Most real estate professionals fail to have an exit strategy in their business, but that also means they may miss out on creating a valuable income stream for themselves in retirement.
“Real estate [professionals] tend to live day to day, not really thinking about what happens at the end,” says Mark Given, broker-associate with Mark Given Seminars in Roanoke Rapids, N.C. “You’re in a business with a tremendous opportunity to build something successful that other people would want to buy.”
The median age of REALTOR® is 53 years old, according to the National Association of REALTORS®’ 2017 Member Profile. And whether you’re a broker-owner, team leader, or agent, you’ll need to lay out an exit path years in advance. One to three years of preparation is the minimum amount of time you’ll need in order to get the most value from your business in the end, Given told attendees at the “Succession Planning: Creating Your Exit Strategy” session during the 2017 REALTORS® Conference & Expo in Chicago. Given and his co-presenter Lee Barrett, broker-owner of Barrett & Co. in Las Vegas, are instructors of a CRS course on succession planning and exit strategy.
Some brokers may find success in selling their firm to a competitor or a company that’s looking to expand into your market. But sometimes—especially for team leaders and individual agents—selling your business in one lump sum when you’re ready to bail can be a challenge, Given says. It’s harder to find someone to write you a check when you walk away than it is to replace yourself with a rainmaker who will build on your business several years before you leave.
As you begin planning for retirement, first determine how valuable your business is today.
Given says this includes:
1. The total potential profit from past and current business.
2. The place you hold in your market. (Take the number of homes sold in your area, and then figure the percentage you, or your company, have sold to determine your market share.)
3. The impact that a change of ownership could have on securing future business.
4. Any office locations you may own.
5. The value of your database.
For many brokers, team leaders, and agents, their database is usually their most valuable possession in business, Given says. To make your database even more valuable to a potential suitor, you need to prioritize and categorize your contacts. Given and Barrett recommend grouping your database in the following way:
A. Clients who have sent you a referral. (These are the most important people in your database, Given says.)
B. All other past clients.
C. Your active buyers and sellers.
D. Deletes (leads that aren’t likely to result in business).
Then, Given and Barrett suggest ensuring you have a robust contact management system to enhance the customer information you have on each client—particularly with your most valuable customers (your A’s and C’s). Besides their contact information, include extra details like how they prefer to be contacted, reasons to contact them, and systems contacting each grouping.
Groom Your Replacement
Another key component to creating an exit strategy is grooming the next rainmaker or leader to replace you.

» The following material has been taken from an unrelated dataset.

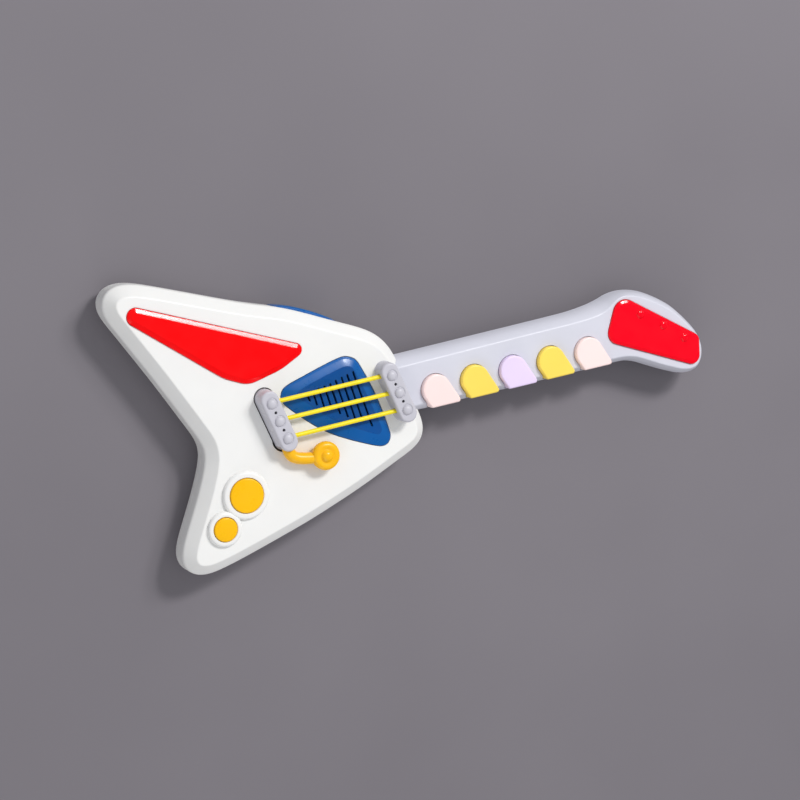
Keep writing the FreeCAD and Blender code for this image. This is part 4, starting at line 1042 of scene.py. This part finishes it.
# ------------------------------------------------- floor, light and camera
def make_floor():
    bpy.ops.mesh.primitive_plane_add(size=6.0, location=(0.1, 0, -0.0002))
    floor = bpy.context.object
    floor.name = "floor"
    s = Shader("floor")
    s.set("Base Color", s.mottle(srgb(120, 116, 122), srgb(126, 122, 128), scale=3.0,
                                 over=(0.3, 0.7), detail=2.0))
    s.set("Roughness", s.vary(30.0, over=(0.3, 0.7), to=(0.5, 0.62)))
    s.set("Specular IOR Level", 0.25)
    # the floor doesn't block the view or the light from below, nor shade what rests on it
    geometry = s.add("ShaderNodeNewGeometry")
    clear = s.add("ShaderNodeBsdfTransparent")
    pick = s.add("ShaderNodeMixShader")
    ray_length = s.add("ShaderNodeLightPath").outputs["Ray Length"]
    near = s.math("LESS_THAN", ray_length, 0.0005)
    s.feed(pick.inputs[0], s.math("MAXIMUM", geometry.outputs["Backfacing"], near))
    s.feed(pick.inputs[1], s.bsdf.outputs[0])
    s.feed(pick.inputs[2], clear.outputs[0])
    s.feed(s.output.inputs["Surface"], pick.outputs[0])
    floor.data.materials.append(s.material)


def make_world():
    """Even ambient light, with a darker room for what shiny surfaces mirror."""
    ambient, mirrored = 0.56, 0.07
    world = bpy.data.worlds.new("studio")
    world.use_nodes = True
    tree = world.node_tree
    background = tree.nodes["Background"]
    background.inputs[0].default_value = (0.95, 0.965, 1.0, 1.0)
    ray = tree.nodes.new("ShaderNodeLightPath")
    dim = tree.nodes.new("ShaderNodeMapRange")
    dim.inputs["To Min"].default_value = ambient
    dim.inputs["To Max"].default_value = mirrored
    tree.links.new(ray.outputs["Is Glossy Ray"], dim.inputs["Value"])
    tree.links.new(dim.outputs[0], background.inputs[1])
    bpy.context.scene.world = world


def area_light(name, direction, distance, size, power, colour=(1, 1, 1)):
    """Square light that stands off in a direction and faces the guitar."""
    light = bpy.data.lights.new(name, "AREA")
    light.energy = power
    light.size = size
    light.color = colour
    ob = bpy.data.objects.new(name, light)
    bpy.context.scene.collection.objects.link(ob)
    direction = Vector(direction).normalized()
    ob.location = Vector((0.08, 0.0, 0.02)) + direction * distance
    ob.rotation_mode = "QUATERNION"
    ob.rotation_quaternion = direction.to_track_quat("Z", "Y")


def make_lights():
    area_light("key", (0.38, 0.53, 0.76), distance=2.2, size=0.34, power=21.0,
               colour=(1.0, 0.985, 0.965))
    area_light("band", (0.557, 0.465, 0.689), distance=2.2, size=0.44, power=12.0,
               colour=(1.0, 0.99, 0.98))
    area_light("fill", (-0.72, -0.42, 0.62), distance=2.4, size=1.5, power=5.0,
               colour=(1.0, 0.985, 0.97))
    area_light("front", (-0.25, -0.85, 0.32), distance=2.2, size=0.9, power=5.6,
               colour=(1.0, 0.965, 0.94))
    area_light("under", (0.1, -0.2, -1.0), distance=2.2, size=1.6, power=12.0)


def make_camera():
    camera = bpy.data.cameras.new("camera")
    camera.lens = 107.39
    camera.sensor_width = 36.0
    ob = bpy.data.objects.new("camera", camera)
    bpy.context.scene.collection.objects.link(ob)
    right = Vector((0.9080, -0.1607, 0.3869)).normalized()
    look = Vector((0.3550, -0.1952, -0.9142)).normalized()
    up = right.cross(look).normalized()
    pose = Matrix((right, up, -look)).transposed().to_4x4()
    pose.translation = Vector((-0.5004, 0.30675, 1.5043))
    ob.matrix_world = pose
    scene = bpy.context.scene
    scene.camera = ob
    scene.view_settings.view_transform = "Standard"
    scene.view_settings.look = "None"


# -------------------------------------------------------------------- build
make_materials()
dress_cad_pieces()
make_neck_front()
make_neck_back()
make_body_front()
make_side_pad()
make_horn_panel()
make_grille()
make_bezel()
make_button("large", LARGE)
make_button("small", SMALL)
make_bridge()
make_nut()
make_lever()
for number, y in enumerate(STRING_Y, 1):
    make_string(number, y)
key_colours = ("pink", "yellow", "lilac", "yellow", "pink")
for number, (x, colour) in enumerate(zip(KEY_X, key_colours), 1):
    make_key(number, x, "key_" + colour)
make_headstock_panel()
make_floor()
make_world()
make_lights()
make_camera()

Who will your agents and clients stick by after you’re gone?
“If you walk away from your business, you need to position it for someone to take it over,” Given says. “There needs to be a strategy to replacing you.”

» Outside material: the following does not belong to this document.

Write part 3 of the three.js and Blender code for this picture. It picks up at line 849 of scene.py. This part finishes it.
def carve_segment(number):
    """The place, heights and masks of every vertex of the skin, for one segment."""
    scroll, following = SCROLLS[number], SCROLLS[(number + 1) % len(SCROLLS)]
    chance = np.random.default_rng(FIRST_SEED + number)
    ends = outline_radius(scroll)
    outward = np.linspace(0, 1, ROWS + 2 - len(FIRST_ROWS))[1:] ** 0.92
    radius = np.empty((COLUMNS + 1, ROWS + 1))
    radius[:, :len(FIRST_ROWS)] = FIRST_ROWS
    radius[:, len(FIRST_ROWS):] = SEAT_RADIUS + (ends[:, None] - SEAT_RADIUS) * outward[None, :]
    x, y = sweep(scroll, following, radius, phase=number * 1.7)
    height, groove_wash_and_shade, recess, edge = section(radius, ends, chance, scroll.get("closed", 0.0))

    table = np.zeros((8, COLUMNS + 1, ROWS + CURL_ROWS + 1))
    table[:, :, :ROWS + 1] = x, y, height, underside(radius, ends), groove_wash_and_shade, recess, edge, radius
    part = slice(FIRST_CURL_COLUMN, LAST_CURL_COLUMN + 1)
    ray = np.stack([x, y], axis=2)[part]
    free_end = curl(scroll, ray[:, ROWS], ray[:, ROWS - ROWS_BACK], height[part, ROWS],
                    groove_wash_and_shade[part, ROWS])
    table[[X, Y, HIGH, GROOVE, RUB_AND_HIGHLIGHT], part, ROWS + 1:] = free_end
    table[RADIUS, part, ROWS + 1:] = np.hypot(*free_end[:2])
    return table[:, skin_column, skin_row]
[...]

Barrett says you need to look for someone who shares your enthusiasm, is clear on the responsibilities of the job, has stellar listening and communication skills, has the prior experience in being able to do the job, and is coachable.
The person you choose can gradually start taking more responsibilities off your plate before you hand them over your business to ensure a smooth transition. Get an attorney to set up an arrangement for this transition too, Given and Barrett say.
Make Sure You’ll Be Financially Sound
Another big piece to your exit strategy is making sure you’ll be well-off financially to ride out your golden years comfortably. Three in four Americans have less than $30,000 saved for retirement, according to the Center for Retirement Research.
Barrett recommends building a referral stream post-retirement with key agents. But you may also want to take on more real estate investments in your personal portfolio, which will help you earn more residual income in your retirement years. Have money coming in from more than just the sale of your business, he says.
“You understand the real estate business so you’re in a good position to do this already,” Barrett says. “Never quit. Leave the business by creating other wealth-building aspects.”